Condition: The current condition, in your opinion, of an asset according to its age and physical functionality (ranging from poor to excellent).
Consequence of Failure: The real or hypothetical results associated with the failure of an asset.
Debt Payment: The dollar amount that must be paid each year toward paying down or retiring existing debt.
Debt Ratio: The debt ratio measures the amount of debt being used by the organization. A ratio of 0.6 means that 60 percent of operations have been financed with debt and the remaining 40 percent has been financed by equity.
Debt Ratio = Total Liabilities/Total Assets
Emergency Reserve Contribution: Funds set aside for unexpected repairs and replacements. CUPSS recommends that utilities work toward an emergency reserve balance of 25 percent of its annual operating expenses.
Expected Useful Life: The average amount of time, in years, that a system or component is estimated to function when installed new.
Expense: Money spent by a utility to continue its ongoing operations.
Expense Ratio: The expense ratio measures the amount of operating expenses compared to total expenses. A high ratio indicates that most expenditures are for operations—leaving the remaining balance for nonoperating costs (such as debt service, capital improvements and such).
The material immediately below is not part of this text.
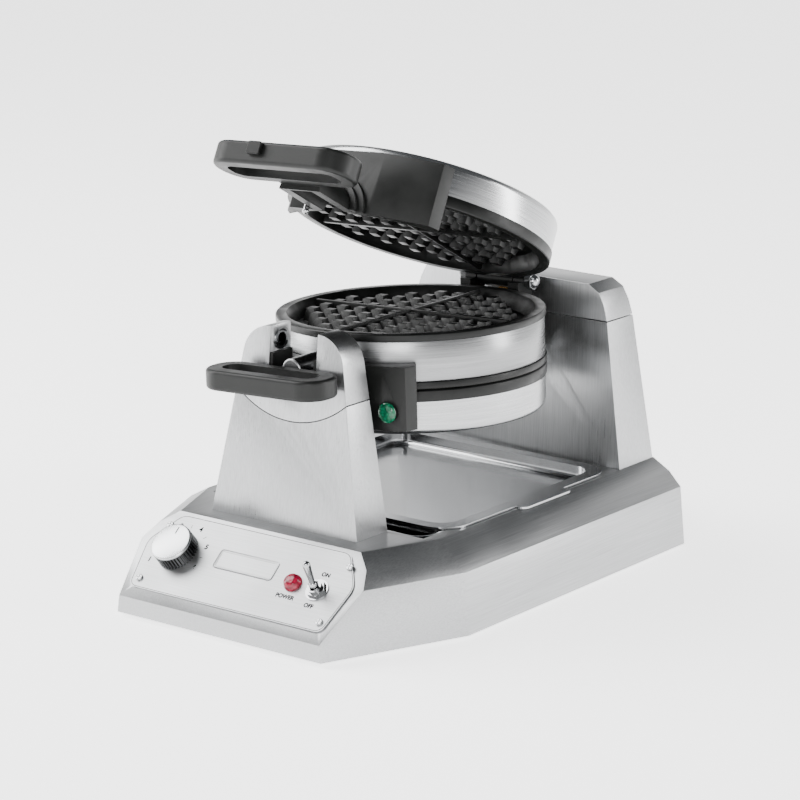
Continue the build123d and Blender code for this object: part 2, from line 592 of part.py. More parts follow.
def lid_bracket(plan):
    """A closed top lid's front skirt: flat front, angled ends, hugging the drum."""
    low = AXIS_Z + SKIRT_LOW
    high = AXIS_Z + SKIRT_HIGH
    solid = skirt_block(plan, low, high) - disc(RIM_R + 0.5, 0, 300)
    centre_x = sum(x for x, y in plan) / len(plan)
    shrink = 1 - SKIRT_WALL / 55.0
    inner = [(centre_x + (x - centre_x) * shrink, max(y, SKIRT_FRONT_Y) + SKIRT_WALL) for x, y in plan]
    hollow = skirt_block(inner, low + 2.5, high - 2.5) - disc(RIM_R + SKIRT_WALL, 0, 300)
    return solid - rod_y(10.5, -80, -60) - hollow


def handle(rise, size):
    """A closed top lid's handle: half-round neck and a ring grip with a finger slot."""
    half_width, front_y, height, corner = size
    low = AXIS_Z + rise
    grip = box(-half_width, half_width, front_y, HANDLE_BACK_Y, low, low + height)
    grip = fillet(grip.edges().filter_by(Axis.Z), corner)
    grip = fillet(grip.faces().filter_by(Axis.Z).edges(), 2.5)
    slot_half = half_width - GRIP_WIDTH
    slot = box(-slot_half, slot_half, front_y + 10, HANDLE_BACK_Y - 9.5, low - 5, low + 30)
    slot = fillet(slot.edges().filter_by(Axis.Z), 7.5)
    neck = rod_y(NECK_R, HANDLE_BACK_Y - 5, SKIRT_FRONT_Y - 0.1)
    neck &= box(-40, 40, -200, 0, AXIS_Z + HALVES_GAP, 400)
    neck -= rod_y(NECK_BORE, HANDLE_BACK_Y + 2, -60)
    if rise > 0:
        neck -= box(-40, 40, -200, HANDLE_BACK_Y + HALVES_GAP, AXIS_Z, low)
    return grip - slot + neck


def hinge_leaf():
    """A closed top lid's hinge leaf: knuckle on the pin, arm to the back of the lid."""
    z_pin = AXIS_Z + HINGE_RISE
    low = AXIS_Z + MIDDLE_HALF + LID_GAP + LID_RIM + 0.8
    half = EAR_INNER - 1.0
    arm = box(-half, half, 112, HINGE_Y, low, low + LEAF_THICKNESS) - disc(BAND_R + 0.02, 0, 300)
    arm += box(-half, half, 122.0, HINGE_Y + 5.5, z_pin, z_pin + 10.5)
    leaf = arm + rod_x(6.0, -half, half, HINGE_Y, z_pin)
    return leaf - rod_x(PIN_R + 0.05, -40, 40, HINGE_Y, z_pin)


def lid_pieces():
    """The open top lid and the closed bottom lid, which is the same lid the other way up."""
    shell = lid_shell()
    plate = lid_plate()
    element = heating_element(ELEMENT_R, AXIS_Z + MIDDLE_HALF + LID_GAP + LID_RIM + 7.0 + 3.4)
    boss = rod_y(BOSS_R, SKIRT_FRONT_Y - 3.0, SKIRT_FRONT_Y)
    boss += rod_y(BOSS_R - 4.5, SKIRT_FRONT_Y - 6.0, SKIRT_FRONT_Y)
    boss &= box(-15, 40, -100, 0, AXIS_Z + SKIRT_LOW, 300)
    boss -= rod_y(NECK_R + 0.1, -100, 0)
    top_bracket = lid_bracket(TOP_SKIRT) + boss
    leaf = hinge_leaf()
    save("top_lid_shell", opened(shell))
    save("top_lid_plate", opened(plate))
    save("top_heating_element", opened(element))
    save("top_lid_bracket", opened(top_bracket))
    top_handle = handle(HANDLE_RISE + HALVES_GAP, TOP_HANDLE)
    top_handle -= rod_y(LATCH_PIN_R + 0.05, LATCH_AT[1] - 1, LATCH_AT[1] + 5, LATCH_AT[0], LATCH_AT[2])
    save("top_handle", opened(top_handle))
    save("top_hinge_leaf", opened(leaf))
    pin_x, pin_y = LOCK_PIN_AT
    pin_low = AXIS_Z - 2.5
    pin_high = AXIS_Z + 15.0
    pin = disc(LOCK_PIN_R, pin_low, pin_high, pin_x, pin_y)
    pin += Pos(pin_x, pin_y, pin_low) * Sphere(LOCK_PIN_R + 0.4)
    pin += Pos(pin_x, pin_y, pin_high) * Sphere(LOCK_PIN_R + 0.3)
    pin += rod_y(LOCK_PIN_R - 0.3, pin_y, SKIRT_FRONT_Y - 0.02, pin_x, pin_high)
    save("lock_pin", opened(pin))

    lamp_x, lamp_z = READY_LAMP_AT
    hole = rod_y(6.0, -80, -60, lamp_x, lamp_z)
    save("bottom_lid_shell", tipped(flipped(shell)))
    save("bottom_lid_plate", tipped(flipped(plate)))
    save("bottom_heating_element", tipped(flipped(element)))
    save("bottom_lid_bracket", tipped(flipped(lid_bracket(BOTTOM_SKIRT)) - hole))
    save("bottom_handle", tipped(flipped(handle(-HANDLE_RISE, BOTTOM_HANDLE))))
    save("bottom_hinge_leaf", tipped(flipped(leaf)))
    lens = rod_y(READY_LAMP_R, SKIRT_FRONT_Y - 3.0, SKIRT_FRONT_Y - 0.1, lamp_x, lamp_z)
    lens = fillet(lens.edges().filter_by(GeomType.CIRCLE).sort_by(Axis.Y)[0], 1.6)
    save("ready_lamp_lens", tipped(lens))
    save("ready_lamp_body", tipped(rod_y(5.9, -73.55, -66.0, lamp_x, lamp_z)))


def latch_piece():
    """The small turning catch on the top handle's front, with its pivot in the handle."""
    x, y, z = LATCH_AT
    width, depth, height = LATCH_SIZE
    body = box(x - width / 2, x + width / 2, y - depth - 0.3, y - 0.3, z - height / 2, z + height / 2)
    body = fillet(body.edges().filter_by(Axis.Y), 1.5)
    body = fillet(body.faces().sort_by(Axis.Y)[0].edges(), 0.6)
    save("handle_latch", opened(body + rod_y(LATCH_PIN_R, y - 1.0, y + 4.0, x, z)))


os.makedirs("parts", exist_ok=True)
base_pieces()
panel_pieces()
inner_pieces()
post_pieces()
tray_piece()
middle_pieces()
hinge_pieces()
lid_pieces()
latch_piece()
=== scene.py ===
"""Rotary double waffle maker: finishes, printing and fine detail around the CAD frame.

Metres, +Z up, -Y is the operator's side. Each operator makes one piece or one group of like pieces.
"""
import math

import bmesh
import bpy
from mathutils import Matrix, Vector


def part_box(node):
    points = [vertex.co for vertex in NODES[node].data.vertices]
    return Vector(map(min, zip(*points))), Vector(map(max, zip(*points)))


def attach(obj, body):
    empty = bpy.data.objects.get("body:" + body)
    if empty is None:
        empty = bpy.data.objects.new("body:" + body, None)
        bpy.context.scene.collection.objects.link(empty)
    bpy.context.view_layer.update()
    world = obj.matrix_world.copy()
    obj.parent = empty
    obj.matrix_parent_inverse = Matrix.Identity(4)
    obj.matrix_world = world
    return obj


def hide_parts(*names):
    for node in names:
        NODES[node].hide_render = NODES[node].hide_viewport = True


bl_info = {
    "name": "Rotary Double Waffle Maker",
    "version": (1, 0, 0),
    "blender": (4, 5, 0),
    "location": "View3D > Sidebar > Waffle Maker",
    "description": "Finishes and fine detail for a countertop rotary double waffle maker",
    "category": "Object",
}

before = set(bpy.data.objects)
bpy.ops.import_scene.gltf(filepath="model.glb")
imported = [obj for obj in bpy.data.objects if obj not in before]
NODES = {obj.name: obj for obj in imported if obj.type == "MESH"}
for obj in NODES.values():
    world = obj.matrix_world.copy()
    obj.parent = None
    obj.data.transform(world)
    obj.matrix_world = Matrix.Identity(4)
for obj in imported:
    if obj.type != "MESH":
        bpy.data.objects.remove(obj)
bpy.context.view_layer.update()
MM = 0.001

# The sloped control face: its low edge on the middle plane, and its slope.
PANEL_LOW = Vector((0.0, -0.190, 0.015))
PANEL_SLOPE = math.atan2(0.0486, 0.055)
PANEL_SKIN = 1.2 * MM
# the knob, whose face stands a little proud of its grip
KNOB_AT = (-59.0 * MM, 42.0 * MM)
KNOB_TOP = 12.5 * MM
GRIP_R = 15.1 * MM
FLUTE_R = 13.6 * MM
# the dial's first number, and the turn to each next one
DIAL_START = math.radians(210.0)
DIAL_STEP = math.radians(47.0)
LAMP_AT = (41.8 * MM, 39.0 * MM)
TOGGLE_AT = (62.5 * MM, 38.0 * MM)
BADGE_AT = (-1.0 * MM, 44.0 * MM)
PANEL_SCREWS_AT = [(x * MM, y * MM) for x, y in ((-76.5, 15.7), (77.4, 15.7), (-77.0, 60.0), (77.0, 60.0))]

# The drum: its axis height, its middle along Y, and how it and the open lid lean at rest.
AXIS_Z = 0.17015
DRUM_Y = 0.0239
DRUM_TIP = math.radians(-3.0)
HINGE_Y = 0.133
HINGE_RISE = 0.02285
LID_OPEN = math.radians(28.0)
BAND_R = 93.7 * MM
BAND_HALF = 13.9 * MM
CASING_WALL = 1.5 * MM
# a lid casing's two ends, measured from the drum's axis
CASING_LOW = 27.6 * MM
CASING_HIGH = 51.0 * MM
ROUND_STEPS = 160


# ---- sizes and colours a user would change ------------------------------------------------
def hex_colour(name, description, value):
    """A colour property whose default is an sRGB hex value."""
    return bpy.props.FloatVectorProperty(
        name=name, description=description, default=srgb(value), size=3, min=0.0, max=1.0, subtype="COLOR"
    )


def srgb(value):
    """An sRGB hex value as three linear numbers."""
    parts = [int(value[i:i + 2], 16) / 255.0 for i in (1, 3, 5)]
    return tuple(p / 12.92 if p <= 0.04045 else ((p + 0.055) / 1.055) ** 2.4 for p in parts)


class WaffleMakerSizes(bpy.types.PropertyGroup):
    """Sizes of the fine detail."""

    sheet_edge: bpy.props.FloatProperty(
        name="Sheet Edge", description="Rounding of the folded steel's edges", default=0.9 * MM, unit="LENGTH"
    )
    cast_edge: bpy.props.FloatProperty(
        name="Casting Edge", description="Rounding of the cast grid's edges", default=0.7 * MM, unit="LENGTH"
    )
    moulded_edge: bpy.props.FloatProperty(
        name="Moulded Edge", description="Rounding of the plastic brackets' edges", default=1.0 * MM,
        unit="LENGTH"
    )
    flutes: bpy.props.IntProperty(
        name="Knob Flutes", description="Grip flutes round the dial knob", default=40, min=12, max=72
    )
    numeral_height: bpy.props.FloatProperty(
        name="Numeral Height", description="Cap height of the dial numbers", default=3.6 * MM, unit="LENGTH"
    )
    label_height: bpy.props.FloatProperty(
        name="Label Height", description="Cap height of the switch and lamp words", default=3.0 * MM,
        unit="LENGTH"
    )
    dial_radius: bpy.props.FloatProperty(
        name="Dial Radius", description="Distance of the dial numbers from the knob's middle",
        default=21.5 * MM, unit="LENGTH"
    )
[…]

If the nonoperating balance is small, the utility is not likely to meet all of its capital-related expenses, which could cause the system to deteriorate more rapidly.
Expense Ratio = Operating Expense/Total Expense
Growth: The amount, as a percent, a community's demand for water or wastewater treatment has increased or decreased. This value will be used to adjust future revenues and expenses.
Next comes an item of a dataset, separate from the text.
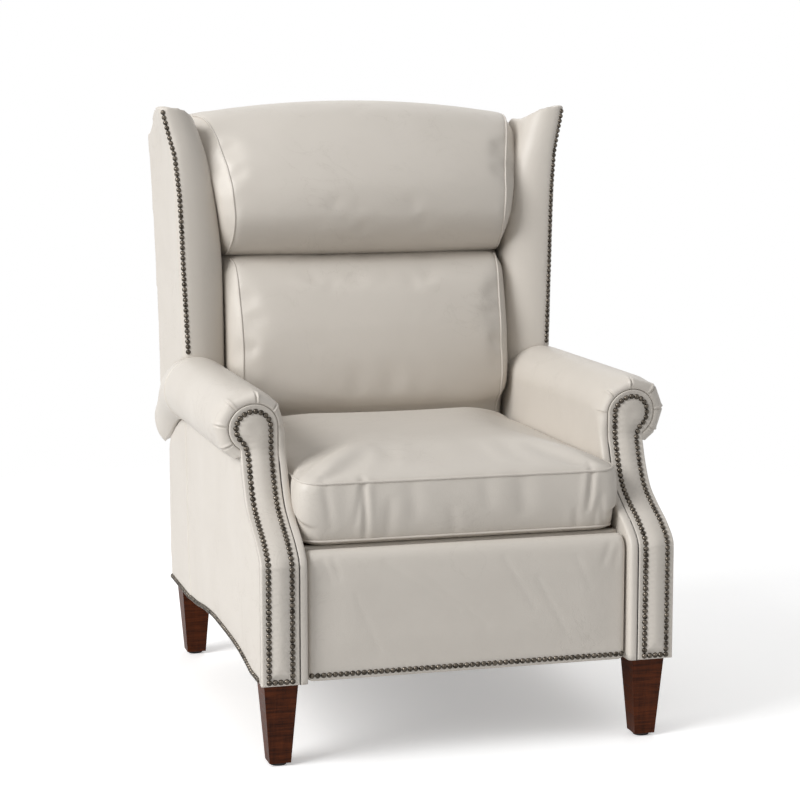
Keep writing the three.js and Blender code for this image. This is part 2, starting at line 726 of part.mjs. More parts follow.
// Back: posts and rails on a hinge between the arms, an outer panel, two pillows and two wings.
// Its planes lean back by one share of the height above the panel's bottom.
const backRearTop = depth / 2;
const leanAt = (z) => backRearTop - backLeanShare * (backTopHeight - z);
const panelFrontAt = (z) => leanAt(z) - backPanelThickness;
const postRearAt = (z) => panelFrontAt(z) - touchGap;
const postFrontAt = (z) => postRearAt(z) - postDepth;
const hingeY = postRearAt(hingeHeight) - hingeInset;
const headSideTop = headTop - headTopArc;
const postOuter = armInner - slideGap;
const postInner = postOuter - postWidth;
const postTop = lerp(headBottom, headSideTop, headCoverShare) - postTopGap;

function leaning(xs, frontAt, rearAt, low, high) {
  const ring = (z) => [vector(xs[0], frontAt(z), z), vector(xs[1], frontAt(z), z), vector(xs[1], rearAt(z), z),
    vector(xs[0], rearAt(z), z)];
  return loft([ring(low), ring(high)]);
}

function outerBack() {
  const halfLow = armInner - slideGap;
  const halfHigh = backShoulderWidth / 2;
  const shape = new THREE.Shape();
  shape.moveTo(-halfLow, backPanelBottom);
  shape.lineTo(halfLow, backPanelBottom);
  shape.lineTo(halfLow, backShoulder);
  shape.lineTo(halfHigh, backShoulder);
  const sideTop = backTopHeight - backTopRise;
  shape.lineTo(halfHigh, sideTop);
  const steps = 12;
  for (let k = 1; k < steps; k += 1) {
    const share = lerp(1, -1, k / steps);
    shape.lineTo(halfHigh * share, lerp(backTopHeight, sideTop, share * share));
  }
  shape.lineTo(-halfHigh, sideTop);
  shape.lineTo(-halfHigh, backShoulder);
  shape.lineTo(-halfLow, backShoulder);
  const geometry = new THREE.ExtrudeGeometry(shape, { depth: backPanelThickness, bevelEnabled: false });
  const place = new THREE.Matrix4().makeBasis(vector(1, 0, 0), vector(0, backLeanShare, 1), vector(0, -1, 0));
  geometry.applyMatrix4(place);
  geometry.translate(0, leanAt(0), 0);
  return geometry;
}

// A back pillow: (depth share, height share) points round its section, front face first, then the flat rear.
// The first row pairs with the last, and so on, down to the bottom.
function backPillow(frontShares, size, widthAt, topArc) {
  const { low, high, deep, crown, coverShare } = size;
  const acrossShares = [-1, -0.985, -0.93, -0.75, -0.4, 0, 0.4, 0.75, 0.93, 0.985, 1];
  const insetShares = [0.16, 0.05, 0, 0, 0, 0, 0, 0, 0, 0.05, 0.16];
  const rounding = 0.35;
  return loft(acrossShares.map((across, k) => {
    const bulge = 1 - across * across;
    const heightAt = (share) => lerp(low, high, share) + topArc * bulge * share * share;
    const face = frontShares.map(([depthShare, heightShare]) => {
      const z = heightAt(lerp(heightShare, 0.5, insetShares[k] * rounding));
      const out = deep * depthShare * (1 - insetShares[k]) + crown * bulge * depthShare ** 2;
      return vector(across * widthAt(z), postFrontAt(z) - touchGap - out, z);
    });
    const rear = frontShares.map(([, heightShare]) => {
      const z = heightAt(lerp(heightShare, 0.5, insetShares[k] * rounding));
      const overPosts = heightShare > coverShare;
      return vector(across * widthAt(z), (overPosts ? panelFrontAt(z) : postFrontAt(z)) - touchGap, z);
    });
    return [...face, ...rear.reverse()];
  }));
}

const lumbarShares = [[0.62, 1], [0.76, 0.975], [0.85, 0.895], [0.9, 0.8], [0.95, 0.7], [0.985, 0.6], [1, 0.45],
  [0.98, 0.33], [0.9, 0.24], [0.74, 0.18], [0.69, 0]];
const headShares = [[0.15, 1], [0.36, 0.992], [0.54, 0.955], [0.69, 0.872], [0.82, 0.737], [0.92, 0.598],
  [0.99, 0.459], [1, 0.316], [0.91, 0.169], [0.72, 0.05], [0.55, 0]];

// The lowest height at which a wing clears the arm's roll.
function overRoll(x, y) {
  const reach = rollRadius + wingRollGap;
  return rollCentreHeight - droopAt(y) + Math.sqrt(Math.max(0, reach ** 2 - (x - rollX) ** 2));
}

function wing() {
  const levelShares = [0, 0.12, 0.3, 0.5, 0.68, 0.82, 0.92, 0.97, 1];
  const nailXShares = [[0, 0], [0.5, 0.2], [0.75, 0.36], [0.85, 0.5], [0.95, 0.85], [1, 1]];
  const frontYShares = [[0, 0], [0.6, 0.35], [0.8, 0.55], [0.95, 0.9], [1, 1]];
  const scoopShares = { start: 0.35, end: 0.95, inside: 0.6, fall: 1.3 };
  const outsideShares = { corner: 0.2, edge: 0.5, middle: 0.5 };
  const insideShares = { lip: 0.6, lipDepth: 0.1, roll: 0.6, face: 0.6, faceDepth: 0.36, inner: 0.62 };
  return loft(levelShares.map((level) => {
    const near = lerp(rollTop, wingTip, level);
    const nailX = lerp(wingNailLow, wingNailHigh, readShares(nailXShares, level));
    const noseY = bodyRear - wingFrontInset + wingFrontRise * readShares(frontYShares, level);
    const rearY = panelFrontAt(near) - touchGap;
    const deep = rearY - noseY;
    const place = (x, share) => {
      const inward = Math.max(0, (nailX - wingLand - x) / (nailX - wingLand - wingInnerWidth));
      const scoop = Math.max(THREE.MathUtils.smoothstep(share, scoopShares.start, scoopShares.end),
        scoopShares.inside * inward ** scoopShares.fall);
      const topDrop = wingScoop * scoop;
      const z = lerp(overRoll(x, lerp(noseY, rearY, share)), wingTip - topDrop, level);
      return vector(x, lerp(noseY, panelFrontAt(z) - touchGap, share), z);
    };
    const nose = wingNose / deep;
    const rootX = lerp(wingRootLow, wingRootHigh, level * level);
    const outerX = nailX + wingLand / 2;
    const outside = [place(outerX, nose * outsideShares.corner), place(outerX + wingLand / 13, nose * outsideShares.edge),
      place(lerp(nailX, rootX, outsideShares.middle) + wingLand / 4, outsideShares.middle), place(rootX, 1)];
    const land = place(nailX - wingLand / 2, 0);
    const inside = [place(nailX - wingNose * insideShares.lip, nose * insideShares.lipDepth),
      place(nailX - wingNose, nose * insideShares.roll),
      place(lerp(nailX - wingNose, wingInnerWidth, insideShares.face), insideShares.faceDepth),
      place(wingInnerWidth, insideShares.inner), place(wingInnerWidth, 1)];
    return [land, ...outside, ...inside.reverse()];
  }));
}

function back(pad) {
  const hole = pin(hingeY, hingeHeight, pinRadius + pinClearance, postInner - cutOverrun, postOuter + cutOverrun);
  const post = solid(leaning([postInner, postOuter], postFrontAt, postRearAt, postBottom, postTop)).subtract(solid(hole));
  addPair('back_post', surface(post), frameWood);
  const plateOuter = postInner - 2 * touchGap;
  const bracket = solid(block([plateOuter - hingePlate, hingeY - railSide / 2, trackBase],
    [plateOuter, hingeY + railSide / 2, hingeHeight + railSide / 2]));
  const hingePin = solid(pin(hingeY, hingeHeight, pinRadius, plateOuter - hingePlate / 2, postOuter - touchGap));
  addPair('back_hinge_bracket', surface(bracket.add(hingePin)), steel);
  const halfRail = postInner - touchGap;
  const railAcross = [-halfRail, halfRail];
  add('lower_back_rail', leaning(railAcross, postFrontAt, postRearAt, lowerBackRailBase,
    lowerBackRailBase + backRailHeight), frameWood);
  add('top_back_rail', leaning(railAcross, postFrontAt, postRearAt, postTop - backRailHeight, postTop), frameWood);
  add('outer_back', outerBack(), leather);
  add('lumbar_pillow', backPillow(lumbarShares, { low: lumbarBottom, high: lumbarTop, deep: lumbarDepth,
    crown: pillowCrown, coverShare: 1 }, () => lumbarHalfWidth, 0), leather);
  const flareAt = (z) => headHalfWidth + headFlare * Math.max(0, (z - headBottom) / (headTop - headBottom)) ** 3;
  const head = backPillow(headShares, { low: headBottom, high: headSideTop, deep: headDepth,
    crown: pillowCrown, coverShare: headCoverShare }, flareAt, headTopArc);
  add('head_pillow', head, leather);
  const overArm = carved(wing(), pad, [[0, 0, wingRollGap], [0, 0, 0]]);
  const clear = 2 * touchGap;
  addPair('wing', carved(overArm, head, [[clear, 0, 0], [0, -clear, 0], [0, clear, 0], [0, 0, clear]]), leather);
}

legs();
const armPadSolid = arms();
baseRails();
seatBox();
linkage();
footrest();
back(armPadSolid);

export default chair;
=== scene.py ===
import math
import random

import bmesh
import bpy
import numpy as np
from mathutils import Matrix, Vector
from mathutils.bvhtree import BVHTree


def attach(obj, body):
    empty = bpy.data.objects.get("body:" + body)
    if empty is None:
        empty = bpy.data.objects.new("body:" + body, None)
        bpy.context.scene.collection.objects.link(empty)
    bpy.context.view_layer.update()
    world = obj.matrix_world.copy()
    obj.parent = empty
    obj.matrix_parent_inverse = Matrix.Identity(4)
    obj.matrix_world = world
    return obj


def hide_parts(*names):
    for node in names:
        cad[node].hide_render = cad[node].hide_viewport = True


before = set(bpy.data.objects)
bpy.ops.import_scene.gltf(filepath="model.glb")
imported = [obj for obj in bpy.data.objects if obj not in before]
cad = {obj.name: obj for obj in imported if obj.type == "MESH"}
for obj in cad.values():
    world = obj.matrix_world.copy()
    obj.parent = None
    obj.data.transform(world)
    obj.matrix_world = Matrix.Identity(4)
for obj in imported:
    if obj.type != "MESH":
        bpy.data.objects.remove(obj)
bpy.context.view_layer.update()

random.seed(7)
scene = bpy.context.scene

# Camera: a long lens, a little above the arms, looking down at the chair's front and right side.
camera_place = (-1.1076, -3.9648, 1.1378)
camera_drop = 8.087
camera_turn = -15.589
lens_length = 100.15
sensor_width = 36

camera_data = bpy.data.cameras.new("photo_camera")
camera_data.lens = lens_length
camera_data.sensor_width = sensor_width
camera = bpy.data.objects.new("photo_camera", camera_data)
camera.location = camera_place
camera.rotation_euler = (math.radians(90 - camera_drop), 0, math.radians(camera_turn))
scene.collection.objects.link(camera)
scene.camera = camera


# Legs: square tapered hardwood blocks, stained dark reddish brown under a satin lacquer.
# Their long edges are eased, and each is bolted up into a corner of the base.
def add_node(tree, kind, settings=None, inputs=None):
    """A shader node with its settings, and with its inputs, which are values or sockets."""
    made = tree.nodes.new(kind)
    for name, value in (settings or {}).items():
        setattr(made, name, value)
    for name, value in (inputs or {}).items():
        if isinstance(value, bpy.types.NodeSocket):
            tree.links.new(value, made.inputs[name])
        else:
            made.inputs[name].default_value = value
    return made


def new_group(name, inputs):
    """An empty node group, its object coordinates, and the sockets that it is given."""
    tree = bpy.data.node_groups.new(name, "ShaderNodeTree")
    for socket, kind in inputs.items():
        tree.interface.new_socket(name=socket, in_out="INPUT", socket_type="NodeSocket" + kind)
    place = tree.nodes.new("ShaderNodeTexCoord").outputs["Object"]
    return tree, place, tree.nodes.new("NodeGroupInput").outputs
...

Inflation: The anticipated rate of increase in the price level of goods and services.
Interest Rate: A rate that is charged or paid for the use of money. Note: Do not include a percentage sign when entering a number in this field on the "My Financial Check Up" report.
Level of Service: Describes the characteristics of system performance such as “how much,” “of what nature” and “how frequently,” with regard to the system’s service.
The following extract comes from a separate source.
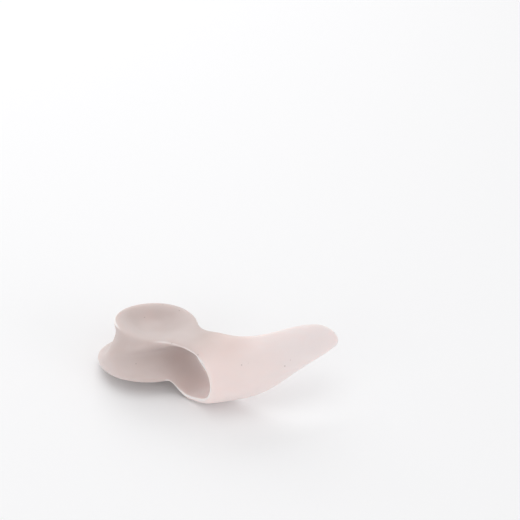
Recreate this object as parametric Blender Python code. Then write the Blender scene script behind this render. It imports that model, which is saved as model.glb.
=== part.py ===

Liabilities: The financial obligations for which the utility is responsible.
Maintained According to Factory Recommendation: The frequency of routine maintenance as recommended by the manufacturer.
Operating Expenses: Total annual cost of operating and maintaining the water or wastewater utility service. This does not include savings or future funds withdrawal from capital savings accounts. Operating expenses include maintenance, equipment, salaries, wages, benefits, supplies, chemicals, contracts, utilities, monitoring, testing, emergency, rent, mortgage, insurance, services, training costs, billing costs, fees and security costs.
Operating Ratio: The operating ratio demonstrates the relationship between operating revenues and operating expenses. A high ratio indicates that the organization has operating efficiency by keeping expenses low relative to revenue.
Operating Ratio = Operating Revenue/Operating Expense
Original Cost: The amount paid for the initial purchase of an asset.
Probability Of Failure: The chance an asset will fail according to its percent of effective life consumed and redundancy.
Redundancy: Spare assets that have the ability to do the same job, if a failure of the primary asset were to occur.
Replacement Cost: How much will it cost to replace the asset, if required today?
Revenue: Funds earned by the system through the sale of water or by other means.
Revenue Surplus/Deficit: The difference between the total cost of doing business and the funds received from fees, loans and grants, and interest earned from any accounts. If the result is greater than zero, the utility is taking in enough money to fully recover its costs and have a surplus. If the result is less than zero, the utility will not cover all costs and therefore will have a deficit.
Risk: The potential for realization of unwanted adverse consequences or events.
Routine Maintenance Cost: How much does it cost for a single routine maintenance activity to be performed on the asset?
Sales Ratio: The sales ratio measures the percentage of total revenue that is made up of sales from operations. A low ratio indicates that the organization is overly reliant on outside funding.
Sales Ratio = Sales/Total Revenue
Savings Withdrawal: A fixed amount of money removed from the utility's account to help pay for capital improvement items or other planned or unplanned maintenance.
Total Annual Cost Of Doing Business: The total annual operating expenses plus the required total annual contributions to reserve funds.
Training Costs: Costs associated with continued education, conferences, and certifications for supporting staff. This could include travel, paid hours during training, food and lodging.
Utilities: An expense for services such as gas, electricity, telephone, water and sewer that are provided to your facility for normal use.